GA4 BigQuery Export for Founders: Worth Setting Up?
GA4 BigQuery export explained for founders. When it pays off, setup steps, and when to skip it. Data retention, SQL queries, and ROI breakdown.
The Brutal Truth About GA4 BigQuery Export
You've shipped. Traffic's starting to move. GA4 is collecting data. And now someone—maybe a data-obsessed cofounder, maybe a blog post—is telling you that you need BigQuery export.
Do you?
Not necessarily. BigQuery export is powerful. It's also a distraction for most founders. This guide cuts through the noise and tells you exactly when setting it up makes sense, when it doesn't, and how to do it right if you decide to pull the trigger.
The core question isn't "Can I export GA4 to BigQuery?" It's "Will I actually use the data I export?" Because the setup is free. The value is zero if you never query it.
Prerequisites: What You Need Before Starting
If you decide BigQuery export is worth your time, you'll need the following in place:
Technical requirements:
- A Google Cloud Project (free tier works fine for most founders)
- A GA4 property with data already flowing (at least a few days of history)
- Owner or Editor access to your GA4 account
- Editor or higher permissions on your Google Cloud Project
- Basic familiarity with SQL queries (or willingness to learn)
Data maturity:
- At least 2–4 weeks of GA4 data collected (you need a baseline to make export worthwhile)
- Proper GA4 event tracking setup configured (custom events beyond pageviews)
- GA4 integrated with Google Search Console so you can correlate organic traffic with search performance
Organizational readiness:
- Someone on your team who understands SQL or is willing to learn it
- A clear use case (we'll cover this below)
- Time to maintain the setup (it's not a set-and-forget feature)
If you're still in the "GA4 basics" phase, pause here. First, nail GA4 setup for SEO tracking from day one. Then nail GA4 data retention settings so you don't lose your data. Then consider BigQuery.
When GA4 BigQuery Export Actually Pays Off
Let's be direct: BigQuery export solves specific problems. If you don't have those problems, you're wasting time.
You should set up BigQuery export if:
1. You're hitting GA4's 1-million-event-per-day limit. GA4's free tier caps you at 1 million events daily. If you're consistently hitting that ceiling, BigQuery export lets you overcome GA4 BigQuery export limits by streaming raw event data directly. For most indie hackers and bootstrappers, this isn't a problem. For SaaS products with real traction, it becomes real fast.

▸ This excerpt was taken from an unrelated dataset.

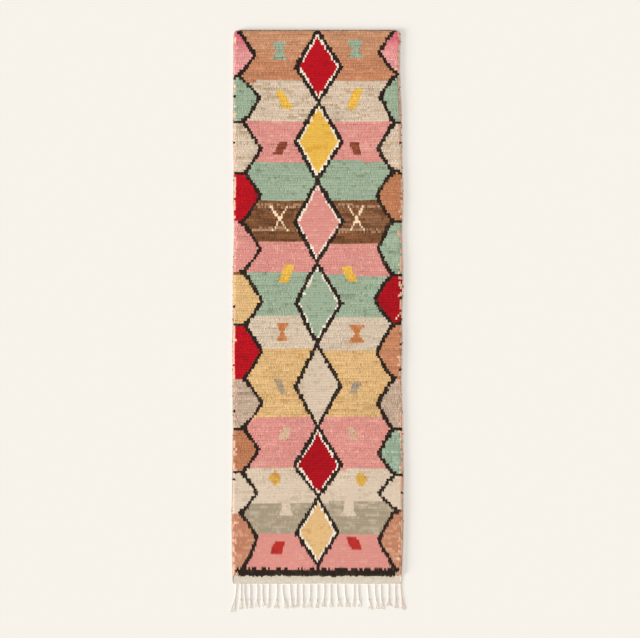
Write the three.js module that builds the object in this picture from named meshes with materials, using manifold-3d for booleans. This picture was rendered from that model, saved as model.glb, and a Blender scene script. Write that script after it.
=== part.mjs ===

2. You need historical data beyond GA4's retention window. GA4's default data retention is 2 months. If you're not toggling GA4 data retention to 14 months, you're already losing data. BigQuery export gives you permanent, queryable access to every event ever fired. This matters if you're doing cohort analysis, retention studies, or year-over-year comparisons.
3. You're building custom dashboards or reports that GA4 UI can't handle. GA4's standard reports are limited. If you need to join GA4 data with your own database (user signup data, payment info, feature usage), BigQuery is the only way. You can write SQL to answer questions GA4 can't.
4. You're running a data-driven product and need to understand user journeys at scale. If you're optimizing conversion funnels, retention, or feature adoption, BigQuery lets you master the BigQuery GA4 daily export schema and analyze event-level data with surgical precision.
5. You're preparing for GA4 360 (enterprise) or need compliance/audit trails. BigQuery export is your safety net. Every event is logged. Every parameter is preserved. If you're building a product for regulated industries or need to prove what happened on your site, BigQuery is non-negotiable.
You should skip BigQuery export if:
- You have fewer than 100,000 events per day (GA4's UI is fine)
- You're not asking questions GA4 can't answer
- You don't have someone who can write SQL
- You're still figuring out your core metrics (set up the 5 GA4 reports every busy founder should bookmark first)
- You haven't nailed GA4 event tracking beyond pageviews yet
Most early-stage founders fall into the "skip it" category. That's okay. Ship what moves the needle first.
The Setup: Step-by-Step GA4 BigQuery Export
If you've decided BigQuery export is worth your time, here's how to do it without breaking anything.
Step 1: Create a Google Cloud Project
GA4 exports to BigQuery, which lives in Google Cloud. You need a project to hold it.
- Go to Google Cloud Console
- Click the project dropdown at the top left
- Click "New Project"
- Name it something obvious: "GA4-BigQuery" or "Analytics-Data"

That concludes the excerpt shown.